= Devorah Baum =

British author

Devorah Baum is a British academic, author, and filmmaker. She is Professor of English Literature at the University of Southampton, with research interests in representations of marriage, docufiction (cinema) and life-writing/autofiction (literature), humour, feelings, and psychoanalysis. She is known for her writing on Jewish identity and for co-directing the documentary films The New Man (2016) and Husband (2022). She has contributed to The Guardian, The New York Times, and Granta.

== Life and education ==
Baum was brought up in Southwest London and read English Literature at the University of Bristol.

Baum is married to the filmmaker Josh Appignanesi. They have two sons; the birth of their first son was the subject of their documentary The New Man.

== Writing ==
In 2017 Baum published Feeling Jewish. In the book, Baum argues that feelings of anxiety, guilt, paranoia, self-consciousness, and shame are not fixed traits of Jewish identity but historically produced, culturally mediated ways of experiencing modern life. The book was praised in The Yale Review for being "rendered with a vulnerable elegance that expresses the symbiotic nature of so many things that we would rather envisage as separate and impermeable." The press tour for the book was the subject of her documentary movie Husband.

In the same year she published The Jewish Joke, a collection with commentaries. A review in The Economist noted that "even the most avid collectors of Jewish jokes are likely to find fresh material in it," and pointed out its status as a companion volume to Feeling Jewish. The New Statesman praised the book for exploring "the sorrow that is the dark underside of laughter – sorrow that belongs to everyone." A more critical appraisal was published by The Washington Post, which argued that the book avoided examining the darkness underlying Jewish humour.
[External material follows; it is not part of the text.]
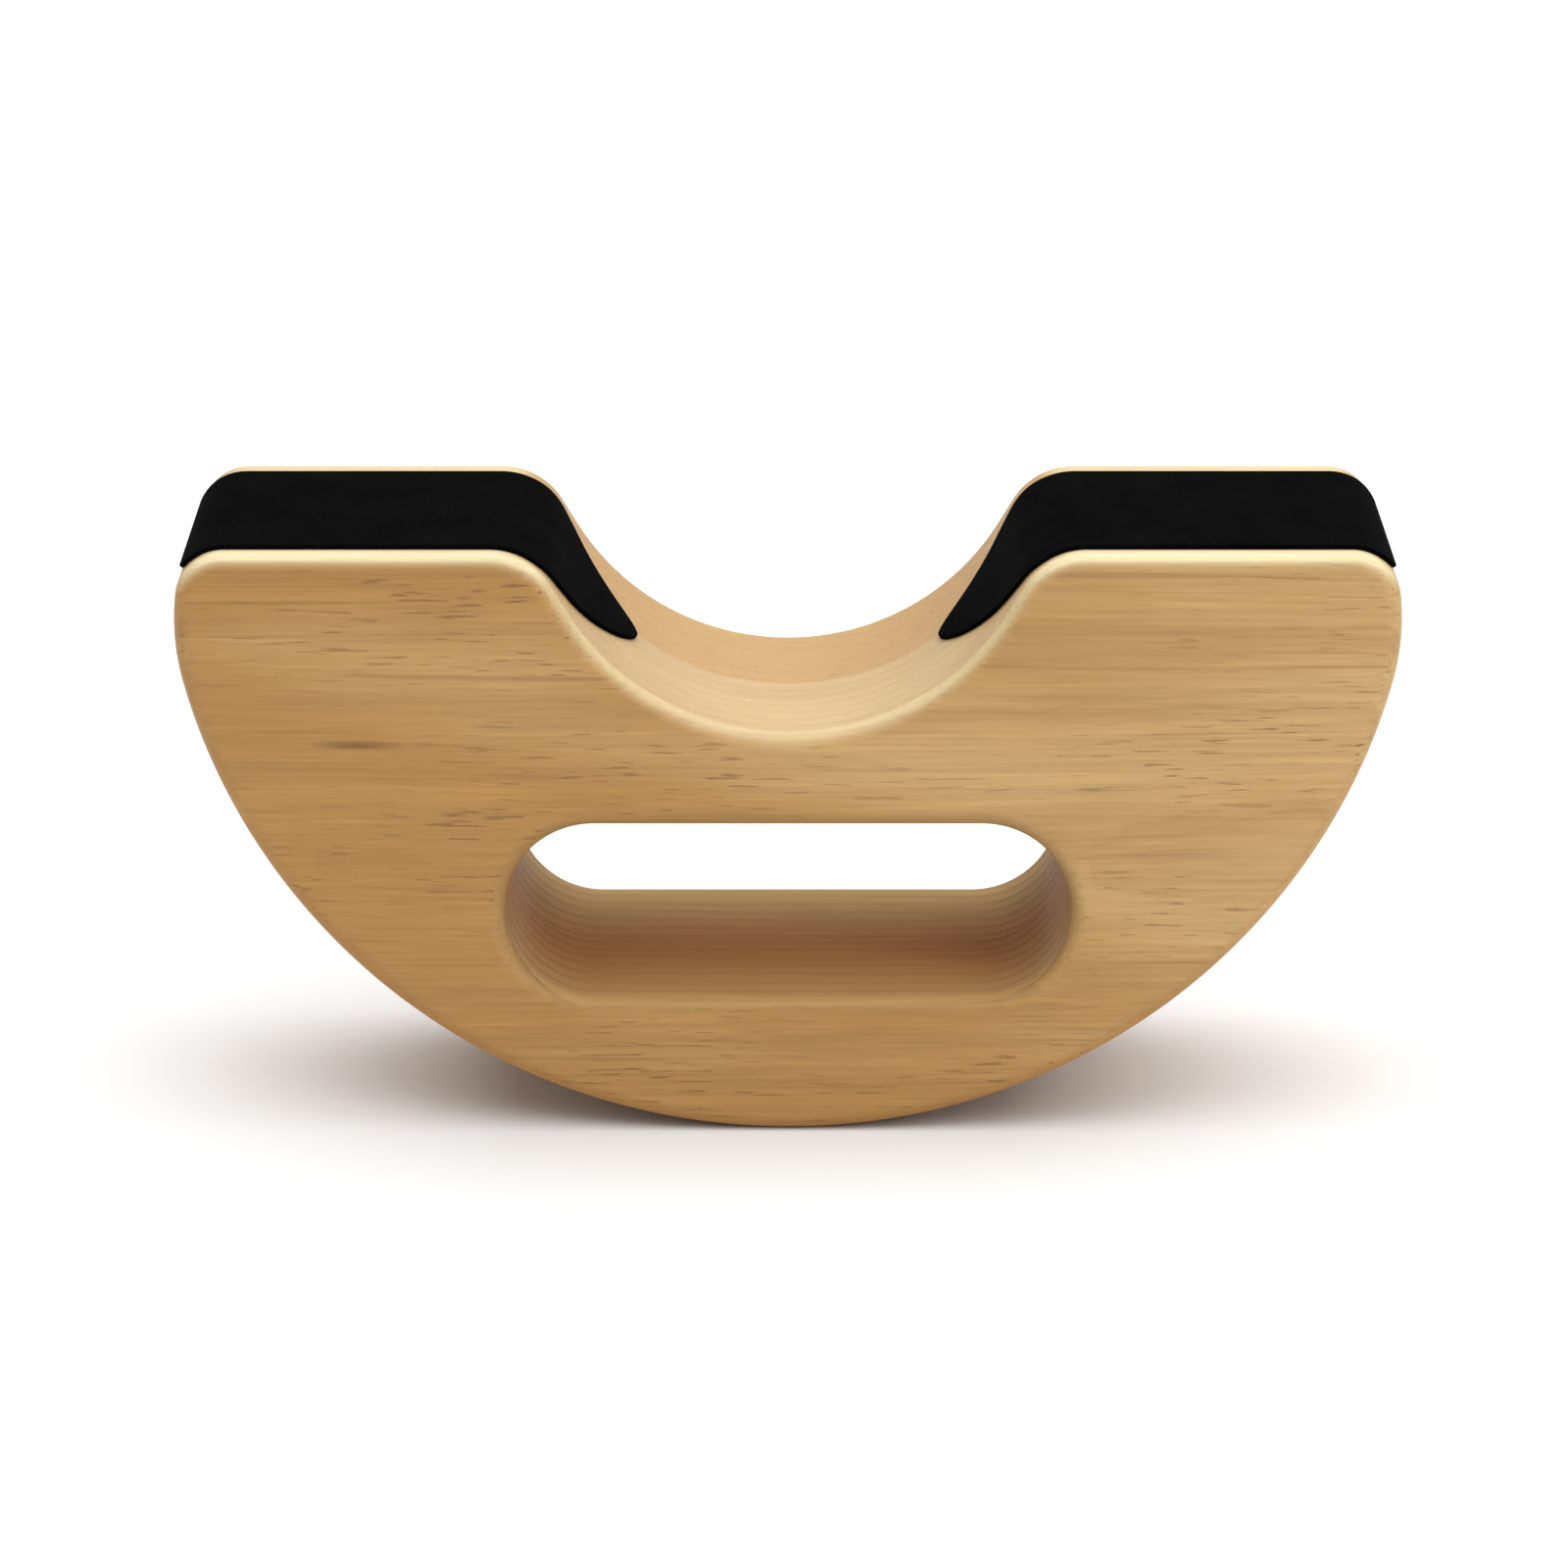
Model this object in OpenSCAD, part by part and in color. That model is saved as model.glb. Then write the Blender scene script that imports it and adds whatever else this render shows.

Baum and Appignanesi co-edited a special issue of Granta, The Politics of Feeling, in 2019, gathering works by Olga Tokarczuk, Nick Laird, Hisham Matar, David Baddiel, and Peter Pomarentsev.

On Marriage, published in 2023, is a cultural and philosophical exploration of the institution of marriage. The book examines its historical persistence, social meanings, and varied representations in literature, film and philosophy. The New Yorker summarised that "Baum is convinced that marriage, over all, might provide a moral and social good" while noting that "her selections are mostly of the sort produced and consumed by members of the transatlantic cultural cognoscenti."

== Filmmaking ==
The New Man, released in 2016, documented the couple's attempts to conceive. It explores fatherhood's impact on Appignanesi as well as Baum's physically and psychologically fraught pregnancy. Peter Bradshaw described the work as "more than a home movie, more a cine memoir" while noting "an army of supporting characters, from the director's well connected social life […] Appignanesi is able to get impromptu interviews with John Berger, Antony Gormley and Slavoj Žižek."

Husband, a spiritual sequel to The New Man, was released in 2022. It follows the couple during a trip to New York for Baum's book tour, blending elements of autofiction and documentary. The narrative largely centres on Baum's professional commitments, including a public dialogue with Zadie Smith. Critics noted Appignanesi's attempts to support her while documenting the experience with his camera, often foregrounding his own anxieties and neuroses.

== Bibliography ==
- Feeling Jewish: A Book for Just About Anyone. London: Yale University Press. 2017.
- The Jewish Joke: An Essay with Examples (Less Essay, More Examples). London: Profile Books. 2017.
- On Marriage. London: Penguin. 2023.